Orquesta Tipica started by accident when director/producer Nicholas Entel was walking through the streets of San Telmo - one of Buenos Aires' oldest neighborhoods.
"Just as many other Argentineans my age, I didn't care much for tango...until, by chance, I came across the Orquesta Tipica Fernandez Fierro playing on the street. First I saw twelve guys looking like wannabe rock stars pushing a piano down the street. Then I heard them play. Their sound was as elaborate as it was raw and powerful...filled with beauty and passion. It was love at first site. After that, I was also impressed by their political commitment and their understanding of music as a way of practicing cultural resistance. I also discovered elements which have been historically linked to counterculture, from Dada and cubism to jazz and punk rock music: all these components were present in their re-interpretation of a Typical Orchestra and Tango, a genre more than a hundred years old. Finally, it was very important for me as a citizen of Buenos Aires to discover how deeply tango was rooted in my unconscious."
Orquesta Tipica was shot in Argentina and Uruguay, as well as during the first European tour of the Orquesta Tipica Fernandez Fierro, which included Holland, Germany, Switzeralnd, Italy, and Austria.

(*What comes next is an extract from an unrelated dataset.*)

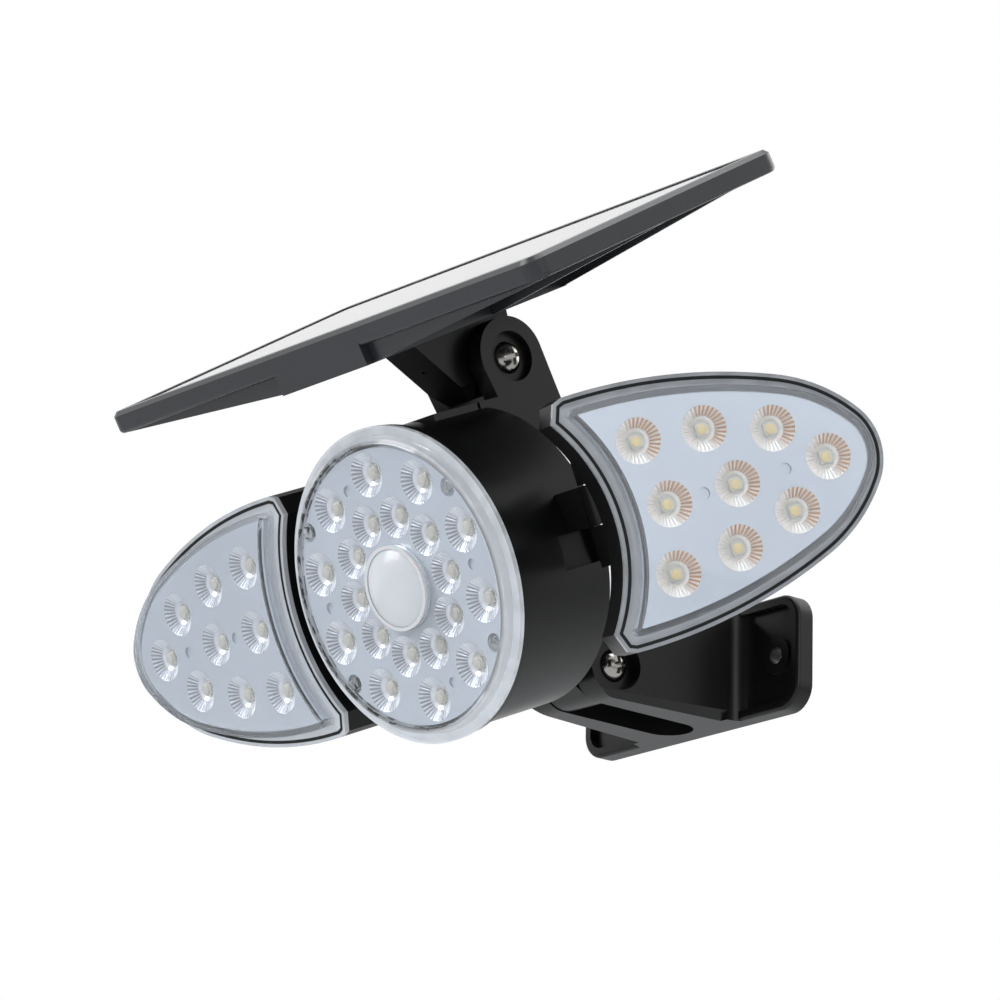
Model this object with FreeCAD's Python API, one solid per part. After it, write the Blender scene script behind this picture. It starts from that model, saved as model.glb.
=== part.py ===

Shooting was completed in early 2005, and was followed by eight long and harsh off-line editing months. The unusual duration of this process finds its roots in the fact that Nicholas Entel and editor Pablo Farina decided to cut the documentary employing a narrative language typically found in fiction films. Orquesta Tipica does not utilize voice over narration, and the use of on-camera interviews is brought down to a minimum. In relation to this strategy, the film's director tells us: "The only way to be coherent with the subject of our documentary is to make aesthetic choices as strong as the ones they make and push them to their last consequences...just as the Orquesta Tipica Fernandez Fierro does."
Santiago Melazzini, the film's Director of Photography whose influences can be traced back to experimental photography - and whose world-famous animated flip books can be purchased at the MOMA in New York City, gives his opinion about the film: "Tango has achieved the impossible: to be contemporary with itself; with documentaries about Tango a similar process takes place. The challenge was to achieve with the camera what Fernandez Fierro accomplishes through its music - to convey a sense that one is in the presence of contemporary, up-to-date style as opposed to music from 30 years ago."
"We also took a few strong decisions," adds Nicolas Entel, "in relation to the punk-rock nature of the project, such as utilizing amateur cameramen as if they were a sort of teenage garage guitar players. Or the fact that we always use straight cuts between shots rather than dissolves or other montage affects - another resource which contributes to the film's visceral feeling."